The point being…..there is no need for Tel Avivians to live as they do. I think they either only know what surrounds them OR this type of beauty is just not a priority…unlike England whose entire culture is steeped in gardening.

I really believe that Naomi Tsur, the Deputy Mayor of Jerusalem, is the individual who is going to lead the green movement in Israel. She recently was in Chicago and Philadelphia and has twinned with both of the cities AND is planning to do a ‘High Line’ type of public park (abutting old railroad tracks). She has been in contact with the founders of The High Line….and architectural firms from the states have met with her about it and other parks in Jerusalem. I’m looking forward to seeing what she accomplishes. Fran

Donna June 27, 2011, 7:22 pm

Such a coincidence, today I was at a talk by a fellow blogger who showed slides, some of which was from his trip to Israel. I was amazed at the greenery and extensive gardens. Your post reinforced what I learned today about a remarkable place that I assumed was devoid of thoughtful landscapes.

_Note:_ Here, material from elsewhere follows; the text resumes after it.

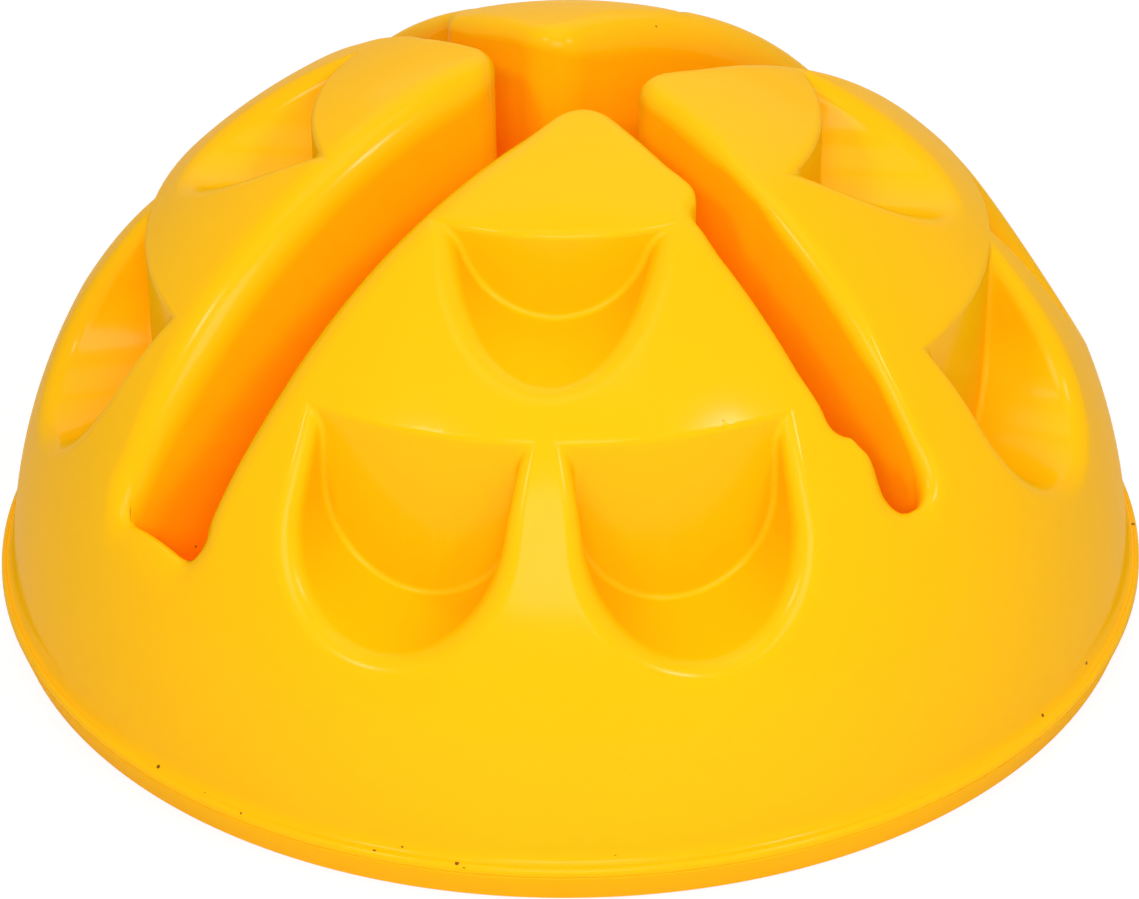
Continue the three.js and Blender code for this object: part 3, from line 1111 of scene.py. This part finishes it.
@dataclass(frozen=True)
class FootPad:
    """A round rubber pad with rounded edges and grip rings underneath."""

    radius: float = 14
    thickness: float = 4
    rounding: float = 0.8
    ring_count: int = 5
    ring_depth: float = 0.6
    ring_margin: float = 2
    ring_foot: float = 0.34
    ring_crest: float = 0.26
    first_ring: float = 0.9
    edge_start: float = 1.4
    edge_top: float = 1.2

    def build(self) -> Object:
        """Make one pad at the origin, standing on height 0."""
        pitch = (self.radius - self.ring_margin) / (self.ring_count + 0.5)
        foot, crest = pitch * self.ring_foot, pitch * self.ring_crest
        points = [(0, self.ring_depth), (pitch * 0.35, self.ring_depth)]
        for i in range(self.ring_count):
            middle = pitch * (i + self.first_ring)
            points += [(middle - foot, self.ring_depth), (middle - crest, 0)]
            points += [(middle + crest, 0), (middle + foot, self.ring_depth)]
        edge, top = self.radius - self.rounding, self.thickness - self.rounding
        points += [(edge - self.edge_start, self.ring_depth), (edge - self.edge_top, 0)]
        points += arc(edge, self.rounding, self.rounding, -90, 0, 4)
        points += arc(edge, top, self.rounding, 0, 90, 4)
        points.append((0, self.thickness))
        return smoothed(spun(points, 64, "foot_pad"))


@dataclass(frozen=True)
class View:
    """The camera, where it stood for the photograph."""

    elevation: float = math.radians(33.83)
    distance: float = 1.7211
    bearing: float = math.radians(40.66)
    pitch: float = math.radians(32.36)
    roll: float = math.radians(-0.48)
    lens: float = 121.58
    sensor: float = 36
    floor_height: float = 0.0015
    far_clip: float = 50

    def place(self) -> None:
        """Make the camera and give it to the scene."""
        data = bpy.data.cameras.new("camera")
        data.lens = self.lens
        data.sensor_width = self.sensor
        data.clip_end = self.far_clip
        camera = new_object("camera", data)
        right = Vector((1, 0, 0))
        ahead = Vector((0, math.cos(self.pitch), -math.sin(self.pitch)))
        above = right.cross(ahead)
        tilt = Matrix.Rotation(-self.roll, 3, ahead)
        right, above = tilt @ right, tilt @ above
        spot = Vector((0, -math.cos(self.elevation), math.sin(self.elevation))) * self.distance
        turn = Matrix.Rotation(-self.bearing, 3, "Z")
        axes = [turn @ axis for axis in (right, above, -ahead)]
        pose = Matrix(axes).transposed().to_4x4()
        pose.translation = turn @ spot + UP * self.floor_height
        camera.matrix_world = pose
        bpy.context.scene.camera = camera


@dataclass(frozen=True)
class Studio:
    """A plain pale floor, a white surround and soft lights."""

    floor_size: float = 12
    floor_glow: float = 0.85
    floor_strength: float = 1.05
    world_strength: float = 0.3

    def seen(self, tree: NodeTree) -> NodeSocket:
        """Mark the rays that show the background: straight, mirrored or through glass."""
        rays = add_node(tree, "LightPath").outputs
        share = rays["Is Camera Ray"]
        for kind in ("Glossy", "Transmission"):
            values = {0: share, 1: rays[f"Is {kind} Ray"]}
            share = add_node(tree, "Math", values, operation="MAXIMUM").outputs[0]
        return share

    def floor(self) -> Object:
        """Make the floor."""
        bm = bmesh.new()
        bmesh.ops.create_grid(bm, x_segments=2, y_segments=2, size=self.floor_size / 2)
        piece = finished(bm, "studio_floor")
        material, tree = new_material("pale_floor")
        matt = add_node(tree, "BsdfDiffuse", {"Color": colour("#F4F4F4")})
        white = {"Color": colour("#FFFFFF"), "Strength": self.floor_strength}
        glow = add_node(tree, "Emission", white).outputs[0]
        values = {0: self.seen(tree), 1: self.floor_glow}
        share = add_node(tree, "Math", values, operation="MULTIPLY").outputs[0]
        mixed = add_node(tree, "MixShader", {0: share, 1: matt.outputs[0], 2: glow})
        add_node(tree, "OutputMaterial", {"Surface": mixed.outputs[0]})
        piece.data.materials.append(material)
        return piece

    def lamp(self, name: str, spot: Triple, size: float, power: float) -> None:
        """Hang one square soft light that faces the dome."""
        data = bpy.data.lights.new(name, "AREA")
        data.shape = "SQUARE"
        data.size = size
        data.energy = power
        place = Vector(spot)
        facing = place.to_track_quat("Z", "Y").to_matrix().to_4x4()
        new_object(name, data).matrix_world = Matrix.Translation(place) @ facing

    def light(self) -> None:
        """Set the world and the lamps."""
        world = bpy.data.worlds.new("surround")
        world.use_nodes = True
        tree = world.node_tree
        tree.nodes.clear()
        values = {0: self.seen(tree), 1: self.world_strength}
        strength = add_node(tree, "Math", values, operation="MAXIMUM").outputs[0]
        glow = add_node(tree, "Background", {"Color": colour("#FFFFFF"), "Strength": strength})
        add_node(tree, "OutputWorld", {"Surface": glow.outputs[0]})
        bpy.context.scene.world = world
        self.lamp("left_softbox", spot=(-1.51, -0.24, 1.58), size=0.3, power=7.5)
        self.lamp("right_softbox", spot=(0.13, -1.47, 1.63), size=0.3, power=9)
        self.lamp("front_bank", spot=(-1.05, -1.22, 1.12), size=0.8, power=12.5)
        self.lamp("top_bank", spot=(-0.3, -0.3, 2.4), size=1.2, power=7)
        self.lamp("back_bank", spot=(1.1, 1.1, 1.9), size=2.4, power=19)


def main() -> None:
    """Build the dome, the floor, the lights and the camera in order."""
    logging.basicConfig(level=logging.INFO)
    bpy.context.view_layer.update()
    View().place()
    screws = on_circle(count=8, radius=236.5, first=math.pi / 8)
    pads = on_circle(count=8, radius=230) + on_circle(count=4, radius=100)
    yellow = MouldedPolyethylene().material()
    dress(DomeShell(screw_places=tuple(screws)).build(), yellow, "dome_shell")
    duller = MouldedPolyethylene(
        "moulded_polyethylene_of_base", "#FDBB0C", "#FAB40A", gloss=0.12, gloss_roughness=0.36
    )
    dress(BasePlate().build(pads, screws), duller.material(), "base_plate")
    screw = BaseScrew().build()
    zinc = ZincPlatedSteel().material()
    for number, (x, y) in enumerate(screws, 1):
        piece = copy_at(screw, f"pan_head_screw_{number}", (x, y, BaseScrew.seat_level))
        dress(piece, zinc, f"base_screw_{number}")
    bpy.data.objects.remove(screw)
    pad = FootPad().build()
    rubber = GripRubber().material()
    for number, (x, y) in enumerate(pads, 1):
        piece = copy_at(pad, f"grip_pad_{number}", (x, y, 0))
        dress(piece, rubber, f"foot_pad_{number}")
    bpy.data.objects.remove(pad)
    studio = Studio()
    studio.floor()
    studio.light()
    scene = bpy.context.scene
    scene.view_settings.view_transform = "Standard"
    scene.cycles.max_bounces = 24
    scene.cycles.diffuse_bounces = 20


if __name__ == "__main__":
    main()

There are thoughtful landscapes here…..BUT horticulturally, the country is far behind the U.S. and much of Europe. What alot of folks don’t know about Israel is the huge diversity of plant material here. People from all over the world come on plant expeditions and to do fellowships at The Jerusalem Botanical Garden (which has an excellent reputation). The wildflowers are stupendous in early spring in the Northern part of the country….the Golan Heights and the Galilee. It is hard to believe that such a small country (the size of Delaware or smaller) is a composite of topography and growing conditions. Fran

Donna June 28, 2011, 9:18 am

I also learned how they grow much of the food crops that gets supplied to other countries, too. Is this something you found to be true also? It is really interesting and enlightening. I would believe the wildflowers are remarkable.

They do export fruits. The cut flower industry is pretty phenomenal as well. Fran

Elephant's Eye June 28, 2011, 4:15 pm

There is a wild flowers of Israel blog on Blotanical.